I don't think I shall ever forget the dignity and restraint he showed when the bank telephoned him with hypocritical words of goodwill.

Pay off your debts, save cash (or whatever will keep its value), and don't put it all in the bank.

M4 up

FXstreet.com reports (htp: Alice) on significant increase in UK M4 money supply and lending (someone please help me with the distinction). Conclusion: inflation.

To put it in context, click here for BoE long run stats on M4.

Saturday smile


Friday, July 18, 2008

Comments, please

I had the last comment here come through tonight, but although it's long and features words in capital letters (usually a bad sign), I read it. Shame it's anonymous, and maybe it could do with editing, but aren't there elements in it with which you could agree? Is he (I assume he, for some reason) right about wealth distribution in the USA?

UPDATE

That rant has indeed been copied and pasted as the author suggests, with slight variations. I've done a little digging via Google (there's about 1,600 instances) and the earliest date-stamped version I can find so far is 26th February 2008 here, though quite likely there's earlier ones.

I don't know what he's got against Oprah.

The "1% own 50%" claim startled me - looks like England in the 19th century. Anybody able to confirm the inequality data? And will the sucking-up of wealth by the rich destroy the economy, as the ranter claims?

Should we let Africa starve?

Wofie's post on the futility of charity in Africa, a rider to Kevin Myers' article in the Irish Independent, gave me pause for thought. Are we wasting our money keeping poor children alive, so that they can grow up to be gangster-soldiers? If abortion is the answer to the criminal classes (not actually advocated as such by the authors of "Freakonomics"), is starvation the solution to civil war in Africa?

"Africa’s peoples are outstripping their resources, and causing catastrophic ecological degradation," says Myers. Perhaps, if they do things as they have done before. But on that basis, one would never have predicted the growth of Europe's population to its current size.

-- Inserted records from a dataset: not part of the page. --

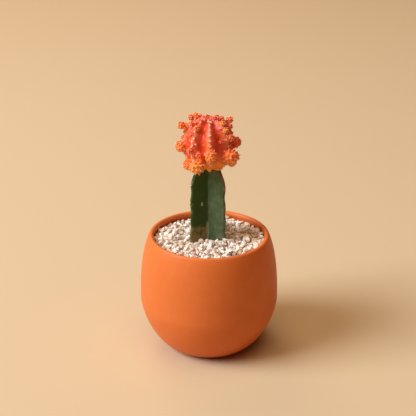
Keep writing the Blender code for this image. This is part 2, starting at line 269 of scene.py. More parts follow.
class Finish:
    """A Principled material that is built up in layers."""

    def __init__(self, name, colour, roughness, **constants):
        self.material = bpy.data.materials.new(name)
        self.material.use_nodes = True
        self.tree = self.material.node_tree
        self.shader = self.tree.nodes["Principled BSDF"]
        self.shader.inputs["Roughness"].default_value = roughness
        for label, value in constants.items():
            self.shader.inputs[label.replace("_", " ")].default_value = value
        self.under = (*colour, 1.0)
        self.shader.inputs["Base Color"].default_value = self.under
        self.place = object_place(self.tree)

    def axis(self, index):
        """One of the object's own coordinates, in metres."""
        split = self.tree.nodes.new("ShaderNodeSeparateXYZ")
        self.tree.links.new(self.place, split.inputs[0])
        return split.outputs[index]

    def stored(self, name):
        """A number stored on the mesh, one per vertex."""
        node = self.tree.nodes.new("ShaderNodeAttribute")
        node.attribute_name = name
        return node.outputs["Fac"]

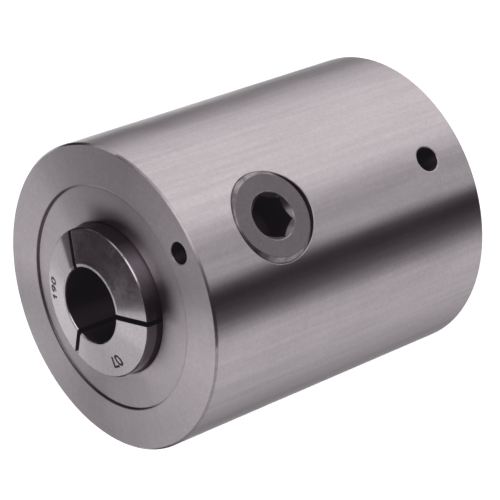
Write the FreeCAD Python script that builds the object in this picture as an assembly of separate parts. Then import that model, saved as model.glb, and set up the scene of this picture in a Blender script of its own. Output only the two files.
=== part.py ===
"""Key-operated draw-in collet chuck, standing on its rear face with the nose up (+Z), in millimetres.

A key turns the bevel pinion in the side wall. The pinion turns the draw gear, whose long internal thread
pulls the collet back into the taper of the nose sleeve, or pushes it out again.
"""
import FreeCAD, Part
import math
import os

V = FreeCAD.Vector
UP = V(0, 0, 1)
OUTWARD = V(0, -1, 0)          # direction of the key pinion, seen from the chuck's axis

# Every radius is built up from the collet outwards. The heights hang on the rear face and the front face.
# What the draw tube and the rear bush span in between takes up a change of the length.
BODY_L = 91.2
EDGE = 0.5                     # chamfer on the outer edges
HOLE_BREAK = 0.2               # edge break of the holes in the outer faces

# Clearances
SLIP = 0.02                    # located, not moving
RUN = 0.04                     # turning
TAPER_GAP = 0.015              # seated taper
END_PLAY = 0.1                 # between the faces of turning pieces
PINION_ROOM = 0.3              # around the pinion inside the chamber, and at the foot of its pilot
CHAMBER_ROOM = 0.4             # around the draw gear

# Collet: radii
SHANK_R = 15.875
TAPER = math.tan(math.radians(10))
HEAD_R = SHANK_R + 2.985       # 18.86
BORE_R = 9.525
LAND_R = BORE_R + 0.925        # flat land around the work bore
BORE_BREAK = 0.25
RELIEF_R = SHANK_R - 3.175     # inside of the spring fingers
REAR_THREAD_R = RELIEF_R + 0.2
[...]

One of my relations by marriage went to Kenya to try his fortune some years ago, and having married a local girl from the Kikuyu tribe, bought a farm. His new wife is clever and sent off for pamphlets on farming, from which she learned that you can multiply the productivity of your land by companion-planting several crops. I wonder how much more food Africa could produce if agricultural skills there were better developed and disseminated.

Even in Europe, there are disparities in efficiency. Up to the end of World War 2, my grandfather had a farm in East Prussia. His 600 acres produced at least as much as the 2,000-acre farms of his neighbours. He compounded this advantage by diddling the taxman, telling the latter that as a simple farmer, he didn't understand finance and would the taxman please assess him on what his land could be judged to yield. You may be sure that he paid his tax bill without argument.

And what about modernising energy supplies, too? As a child, I saw a map of the Congo Basin and fantasised about damming the encircling ring of mountain ranges to make the world's greatest hydro-electric project, supplying the electricity needs for the whole of Africa. Of course, I hadn't considered ecological consequences; but in the Sixties, all I ever (over)heard of "ecology" was an brief, excited discussion between two of my teachers. This doesn't vitiate the argument for looking for efficient energy production that doesn't require chopping down all the forests to cook on wood fires like traditional tribespeople, or middle-class hippies.

Yes, some African countries are spectacularly badly governed; but I don't think we should rush to a money-saving despair for their peoples.

Wednesday, July 16, 2008

Bubble economy is beyond satire

My brother sends me a link to this article in the internet satire mag The Onion:

Recession-Plagued Nation Demands New Bubble To Invest In

... The current economic woes, brought on by the collapse of the so-called "housing bubble," are considered the worst to hit investors since the equally untenable dot-com bubble burst in 2001. According to investment experts, now that the option of making millions of dollars in a short time with imaginary profits from bad real-estate deals has disappeared, the need for another spontaneous make-believe source of wealth has never been more urgent....

Has the author read iTulip's Eric Janszen on the "bubble economy"? If he has, he'll know Janszen expects the next craze to be alternative energy - full Harper's article here.

Free trade, or shop local?

An essay on the basic argument for trade, at Mises. But the author does admit a problem with externalised costs that aren't taken into account.

A thought: what if we in the UK really don't have much of a comparative advantage in any area, long-term? Once the East has caught up on skills, what do we have that anyone will want to buy?
And what about the monetary distortions in the market? It's like Monopoly with some players cheating by using secret stashes of extra banknotes.

Are the economists misled by an idealised picture of economics?